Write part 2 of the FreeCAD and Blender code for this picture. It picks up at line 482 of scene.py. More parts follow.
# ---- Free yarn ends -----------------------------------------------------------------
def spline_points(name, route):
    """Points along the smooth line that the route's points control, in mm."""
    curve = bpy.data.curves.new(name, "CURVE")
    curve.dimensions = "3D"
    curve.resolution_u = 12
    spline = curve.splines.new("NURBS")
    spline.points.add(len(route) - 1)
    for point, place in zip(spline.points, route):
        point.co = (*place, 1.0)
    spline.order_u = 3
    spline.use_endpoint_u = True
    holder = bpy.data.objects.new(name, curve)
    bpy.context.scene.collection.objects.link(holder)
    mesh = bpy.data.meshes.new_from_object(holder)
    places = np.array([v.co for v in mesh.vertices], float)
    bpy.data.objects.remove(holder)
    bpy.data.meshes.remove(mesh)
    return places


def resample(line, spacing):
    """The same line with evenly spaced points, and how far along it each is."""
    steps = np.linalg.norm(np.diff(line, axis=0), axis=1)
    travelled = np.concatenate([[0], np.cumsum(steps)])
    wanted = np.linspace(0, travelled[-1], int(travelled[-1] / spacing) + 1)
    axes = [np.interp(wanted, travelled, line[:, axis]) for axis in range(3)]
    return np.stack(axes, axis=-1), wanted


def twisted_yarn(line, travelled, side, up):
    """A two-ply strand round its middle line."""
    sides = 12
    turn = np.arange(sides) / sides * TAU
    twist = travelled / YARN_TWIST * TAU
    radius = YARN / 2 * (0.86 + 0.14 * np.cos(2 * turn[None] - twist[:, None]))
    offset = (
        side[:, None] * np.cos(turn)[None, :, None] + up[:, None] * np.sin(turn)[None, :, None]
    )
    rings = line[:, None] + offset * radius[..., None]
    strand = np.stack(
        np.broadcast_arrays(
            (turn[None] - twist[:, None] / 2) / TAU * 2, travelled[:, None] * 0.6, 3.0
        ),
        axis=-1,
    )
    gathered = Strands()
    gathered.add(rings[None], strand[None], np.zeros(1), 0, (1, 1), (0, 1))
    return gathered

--

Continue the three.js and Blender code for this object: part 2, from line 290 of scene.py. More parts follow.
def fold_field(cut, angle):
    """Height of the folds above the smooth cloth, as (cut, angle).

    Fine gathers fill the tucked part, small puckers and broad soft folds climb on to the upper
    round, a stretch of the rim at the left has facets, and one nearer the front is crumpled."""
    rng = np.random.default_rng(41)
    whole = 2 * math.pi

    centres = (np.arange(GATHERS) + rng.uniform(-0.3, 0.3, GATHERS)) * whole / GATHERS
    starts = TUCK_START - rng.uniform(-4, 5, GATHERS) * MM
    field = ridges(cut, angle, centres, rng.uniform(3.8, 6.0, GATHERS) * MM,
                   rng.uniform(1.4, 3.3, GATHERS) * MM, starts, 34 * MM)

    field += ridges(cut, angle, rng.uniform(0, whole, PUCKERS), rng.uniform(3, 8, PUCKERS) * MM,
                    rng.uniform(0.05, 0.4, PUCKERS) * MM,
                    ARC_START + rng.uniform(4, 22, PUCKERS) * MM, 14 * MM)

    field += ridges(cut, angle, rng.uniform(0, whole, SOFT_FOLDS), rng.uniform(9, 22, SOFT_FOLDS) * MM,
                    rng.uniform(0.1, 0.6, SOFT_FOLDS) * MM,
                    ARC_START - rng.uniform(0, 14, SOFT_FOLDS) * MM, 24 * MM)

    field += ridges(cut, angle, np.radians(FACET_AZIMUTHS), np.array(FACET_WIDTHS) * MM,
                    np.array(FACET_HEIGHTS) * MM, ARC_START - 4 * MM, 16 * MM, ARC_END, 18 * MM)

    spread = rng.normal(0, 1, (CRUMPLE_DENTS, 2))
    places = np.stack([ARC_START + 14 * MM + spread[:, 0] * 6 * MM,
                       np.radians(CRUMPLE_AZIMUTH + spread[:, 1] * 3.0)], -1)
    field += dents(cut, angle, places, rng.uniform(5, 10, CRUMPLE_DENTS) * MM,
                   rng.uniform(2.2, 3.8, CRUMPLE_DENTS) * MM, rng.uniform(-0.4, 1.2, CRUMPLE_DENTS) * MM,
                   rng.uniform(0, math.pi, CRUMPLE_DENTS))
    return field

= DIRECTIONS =
The line containing "Continue the three.js" opens the part, and the line containing "rng.uniform(1.4, 3.3, GATHERS)" closes it. Output that part exactly, with both, and only that.

= WORKED SOLUTION =
Continue the three.js and Blender code for this object: part 2, from line 290 of scene.py. More parts follow.
def fold_field(cut, angle):
    """Height of the folds above the smooth cloth, as (cut, angle).

    Fine gathers fill the tucked part, small puckers and broad soft folds climb on to the upper
    round, a stretch of the rim at the left has facets, and one nearer the front is crumpled."""
    rng = np.random.default_rng(41)
    whole = 2 * math.pi

    centres = (np.arange(GATHERS) + rng.uniform(-0.3, 0.3, GATHERS)) * whole / GATHERS
    starts = TUCK_START - rng.uniform(-4, 5, GATHERS) * MM
    field = ridges(cut, angle, centres, rng.uniform(3.8, 6.0, GATHERS) * MM,
                   rng.uniform(1.4, 3.3, GATHERS) * MM, starts, 34 * MM)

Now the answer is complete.